"But I am constant as the northern star, of whose true-fix'd and resting quality there is no fellow in the firmament."
-- "Julius Caesar," Shakespeare
As I was driving home on a recent clear night I saw my old friend Orion for the first time in many months. Pulling over to get reacquainted, I also saw the big and little bears, along with several other acquaintances in the heavens.
Winter had finally arrived. Many people measure the seasons by the calendar or by the migration of birds. I measure it by the stars. If it's dark enough to see the stars, it's winter. Being born and raised in Alaska, this has always made sense to me.
In the summertime, the sun is out until midnight, so it's too light, even in the darkest hours, to see anything but the brightest stars. In the winter, the sky is often pitch black, but it's too cold on clear nights to truly enjoy an extended exploration of the heavens.
Sure, it's easy to spot Orion, or our state's icon, the Big Dipper. I learned at an early age that the cup of the Dipper pointed to the North Star (which, despite popular misconception, is anything but the brightest star in the sky), and would guide me back to safety if I was ever lost.
I could see a few other constellations, and the faint glimmer of the Milky Way. But I spent so little time admiring the sky during the cold months, I thought that was all the stars there were.
Imagine my surprise the first time I found myself on a dark summer night, a hundred miles from the nearest street lamp in southcentral Washington state.
Stars filled the sky, filled it! The Milky Way was not a thin, hazy string, but was a huge collection of stars in a band so broad it took my breath away. I pulled over and climbed atop my Volkswagen camper to lie back in the warm night air just to look.
In the succeeding hours, I picked out constellations I had only seen on sky charts. I watched as the Big Dipper circled ever-steady Polaris. I wondered no more how our caveman ancestors could think the stars were the campfires of distant tribes.
I imagined the astronomers of ancient Greece and Rome and China charting the heavens, discovering the travelers they came to call planets, and noting the time and place of supernovas and comets. Could they imagine the astronomical distance the light from those stars traveled to reach their eyes? Did they know they were looking hundreds, thousands or even millions of years into the past?
It's no wonder star-gazing is the mother of all science, prompting the development of physics, mathematics and geography. Some of the greatest thinkers of all time dealt in stars and our relationship to them. Pythagoras, Aristotle, Aristarchus, Ptolemy, Copernicus, Galileo and Newton were all close friends of the night sky.
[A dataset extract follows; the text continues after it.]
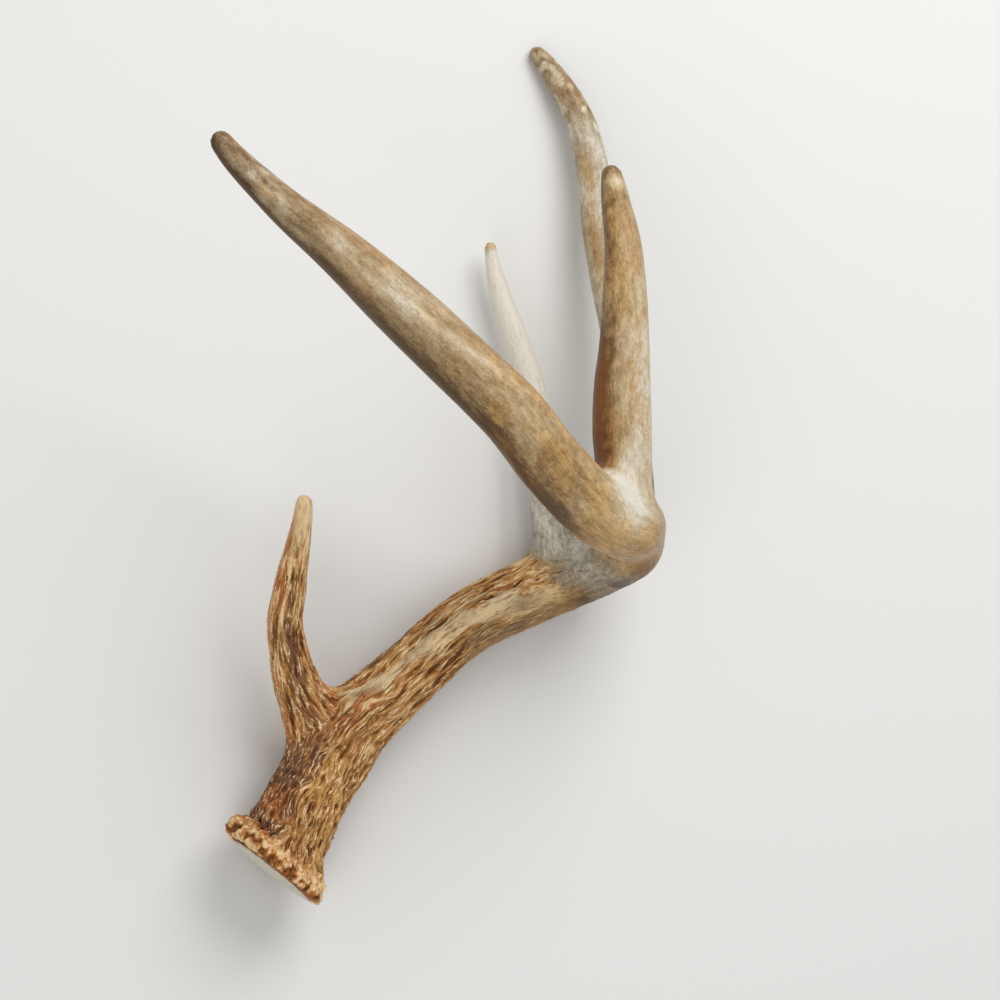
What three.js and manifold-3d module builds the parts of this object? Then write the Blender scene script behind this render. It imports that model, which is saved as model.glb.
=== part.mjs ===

Little did these deep thinkers know that we are stars ourselves.
As legendary astronomer Carl Sagan taught us, we are star stuff. In a universe comprised mostly of hydrogen and empty space, all heavier elements, such as carbon, the stuff of life, are manufactured in the cores of stars or in supernova explosions. Our solar system, our planet and us, are second (or third) generation elements, created in this way. We are stars. When you look up into the night sky you see us.
It puts the petty disputes on our infinitesimal lump of star dust, tucked away into an insignificant corner of a nondescript galaxy, into perspective.
The stars saw our solar system coalesce five billion years ago. They have seen every president, every dinosaur, every thing, come and go. The stars will be there when our species reaches out to them in a few hundred years when we attempt interstellar travel. They will witness our sun become a smoldering red dwarf 10 billion years from now.
The stars are there, and always will be there (until they burn out at the end of time), to offer perspective and to give us company.
During the decade I lived in Seattle, the night sky was filled with a neon and fluorescent haze, almost always obscuring the picture show above.
But on occasion, and often when I needed it most, there, at the apex of the dome of the sky, was the flag of my home state. It reassured me that I was not alone, that anyone I ever knew just might be looking up at the Big Dipper, and we were somehow connected, despite the miles.
So hello, Orion. Hello, Ursa Major, Andromeda, Cassiopeia and Pisces. It's good to see you again.
Jay Barrett is a reporter for the Peninsula Clarion.